For international families, the picture is different. Federal aid is largely restricted to U.S. citizens, permanent residents, and a few special categories, as summarized on studentaid.gov and by organizations such as NAFSA that support international education.
However, the good news is that at some Ivy League universities, institutional aid policies do not discriminate based on nationality.
Harvard states that its financial aid policies are the same for all applicants, and that admissions decisions are made without regard to ability to pay.
Princeton similarly emphasises that it applies the same need-based aid policy to international and U.S. students and is one of the few universities that is need-blind and meets full need for international undergraduates.
For Indian families, Essai’s guide offers a broader view of how academic, financial, and profile planning can work together to balance affordability and competitiveness.
5. Build A Smart 2026 Strategy As A Middle-Income Family

Affording an Ivy League education is not only about aid policies. It is also about how early and how strategically you plan. A 2026-ready strategy for middle-income families usually includes:
- Starting early on documentation
Collect tax returns, business records, and asset statements well before aid deadlines. This reduces errors that can misrepresent your true need. - Being honest but thoughtful about assets
Many Ivy calculators consider “typical assets” for your income band. Families who have significant home equity or investments may receive lower grant offers, even at generous institutions. Understanding this ahead of time can help set realistic expectations. - Balancing your college list
Pair Ivies with strong universities that also offer excellent aid, merit scholarships or honours programs. Essai’s guide shows how to build lists that reflect both academic ambition and financial reality. - Targeting competitions, research, and internships that may unlock scholarships
Many private scholarships and institutional awards look for sustained impact and initiative. At Essai, how long-term profile building, competitions like DriveImpact, and structured research programs can create both admission leverage and scholarship opportunities over several years.
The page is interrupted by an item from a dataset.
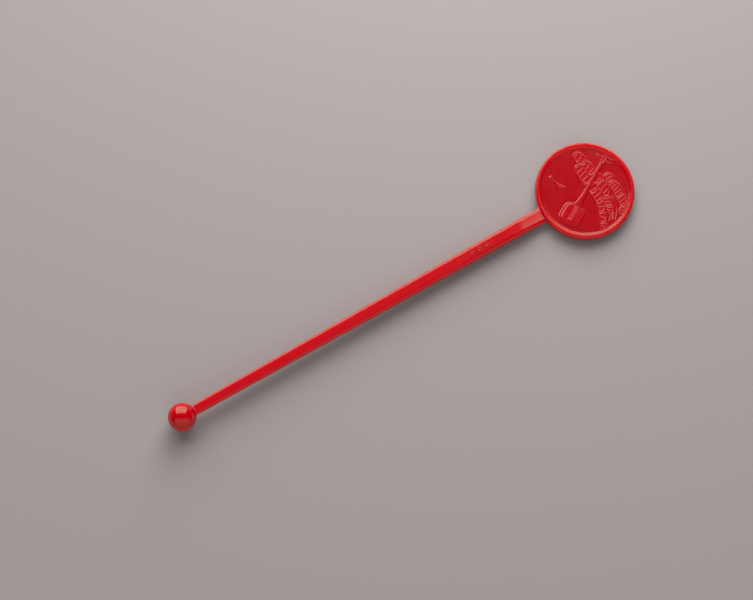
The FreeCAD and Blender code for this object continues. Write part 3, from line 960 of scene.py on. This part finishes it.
def addPanel(name, near, far, side, halfSide, distance, radiance, reflected=True):
    # Area light facing the stick. near, far: its edges in degrees from straight up, towards the top of the
    # view if above 0. side, halfSide: where it stands to the right, and half its spread, in degrees
    angle, half = math.radians((near + far) / 2), math.radians(abs(far - near) / 2)
    outward = floorUp * math.cos(angle) + viewForward * math.sin(angle)
    outward = (outward + viewRight * math.tan(math.radians(side))).normalized()
    data = bpy.data.lights.new(name, "AREA")
    data.shape = "RECTANGLE"
    data.size = 2 * distance * math.tan(math.radians(halfSide)) * 0.001
    data.size_y = 2 * distance * math.tan(half) * 0.001
    data.energy = radiance * math.pi * data.size * data.size_y
    data.color = hexColour(room["lampColour"])[:3]
    lamp = bpy.data.objects.new(name, data)
    lamp.visible_glossy = reflected
    bpy.context.scene.collection.objects.link(lamp)
    sideways = (viewRight - outward * viewRight.dot(outward)).normalized()
    lamp.matrix_world = placed((sideways, outward.cross(sideways), outward), middle + outward * distance)


addCamera()
addFloor()
addPanel("softboxFar", near=25, far=86, side=-5, halfSide=38, distance=1500, radiance=3.0)
addPanel("softboxEdge", near=21, far=25, side=-5, halfSide=38, distance=1500, radiance=1.2)
addPanel("softboxSkirt", near=7, far=21, side=-5, halfSide=38, distance=1500, radiance=0.065)
addPanel("cardNear", near=-23, far=-88, side=4, halfSide=56, distance=1000, radiance=0.5)
addPanel("fillFar", near=44, far=80, side=6, halfSide=20, distance=320, radiance=5.6, reflected=False)
addPanel("fillNear", near=-35, far=-85, side=0, halfSide=45, distance=900, radiance=0.55, reflected=False)
world = bpy.data.worlds.new("studio")
bpy.context.scene.world = world
world.use_nodes = True
background = world.node_tree.nodes["Background"]
background.inputs["Color"].default_value = hexColour(room["lampColour"])
background.inputs["Strength"].default_value = room["surroundings"]
view = bpy.context.scene.view_settings
view.view_transform = "Standard"
view.use_curve_mapping = True
shoulder = view.curve_mapping.curves[3]
shoulder.points[0].location = (0.0, 0.0)
shoulder.points[1].location = room["shoulder"][-1]
for point in room["shoulder"][:-1]:
    shoulder.points.new(*point)
view.curve_mapping.update()
print("stage: room made")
The aim is not to “game” aid formulas but to align your academic path, application strategy, and financial plan so they support each other.
6. Think In Terms Of Total Return, Not Just Total Cost
For many middle-income families, the real question is not “Is Ivy League expensive?” but “Is the long-term return worth the net cost, compared to our alternatives?”
Princeton’s financial aid communications note that many graduates leave with little or no debt, and that for some students, Princeton can be less expensive than a state university once grants are included.
In parallel, Essai’s Ivy League college admissions services emphasise building profiles that justify this investment in terms of opportunities: high-quality research, summer schools, social impact projects, and internships that are harder to access elsewhere.
When you combine reduced net cost through aid with higher access to opportunities, the financial picture for a middle-income family in 2026 can shift from “impossible” to “stretch but achievable.”
7. You Do Not Have To Navigate This Alone
The financial aid landscape in 2026 is complex. Policies change, FAFSA rules evolve, and each Ivy League institution interprets “need” slightly differently.
Middle-income families often feel invisible in this conversation because public narratives focus either on low-income full scholarships or on full-pay families.
You do not have to work through this alone. Essai’s work is built around exactly this overlap: connecting academic ambition, profile building, and financial planning into one coherent strategy for Ivy League and top global universities.
With the right information and support, middle-income families can still afford an Ivy League education in 2026. It may require careful planning, honest conversations about money, and a willingness to target the right universities, but it is no longer an unrealistic dream reserved only for the very rich or the very poor.
It is a serious option if you approach it as a strategic project rather than a last-minute leap.
Conclusion
For middle-income families, an Ivy League education in 2026 is no longer a simple yes-or-no question. It is about understanding how generous need-based policies, net price calculators, federal or institutional aid, and long-term planning all fit together in your specific situation.
If you take the time to:
- Look at each university’s real aid policy
- Run accurate net price estimates
- Prepare your documents early
- Build a strong, scholarship-worthy profile
Then Ivy League options can shift from “out of reach” to “carefully planned but possible.” The sticker price can look intimidating, but the true cost for a middle-income family can be far lower once grants and institutional aid are factored in.
You do not need to navigate this alone. With the right information and guidance, you can treat Ivy League affordability as a structured project rather than a financial gamble, and make a decision that supports both your child’s ambition and your family’s reality.
FAQs
Q. Are Ivy League colleges only affordable for very low-income or very wealthy families?
A: No. In 2026, several Ivy League universities also offered very generous need-based aid for middle-income families, often covering full tuition and, in some cases, the full cost of attendance for qualifying households.
Q. How do I know what we would actually pay, not the sticker price?
A: Use each university’s net price calculator and enter accurate income, asset, and family data. This shows an estimate of your real out-of-pocket cost after grants and scholarships.
Q. Do international middle-income families also get aid?
A: At some Ivy League schools, yes. A few institutions are need-blind and meet full demonstrated need for international students, while others are need-aware but still offer significant institutional aid.
Q. Is it worth filling out financial aid forms if I think we earn too much?
A: Yes. Many middle-income families are surprised by how much grant aid they qualify for, especially at highly endowed universities. Skipping forms disqualifies you entirely.
Q. What should we do first if we are considering the Ivy League but worried about cost?
A: Start by running net price calculators for two or three target schools, then build a balanced college list and a multi-year plan that aligns academics, profile building, and financial strategy.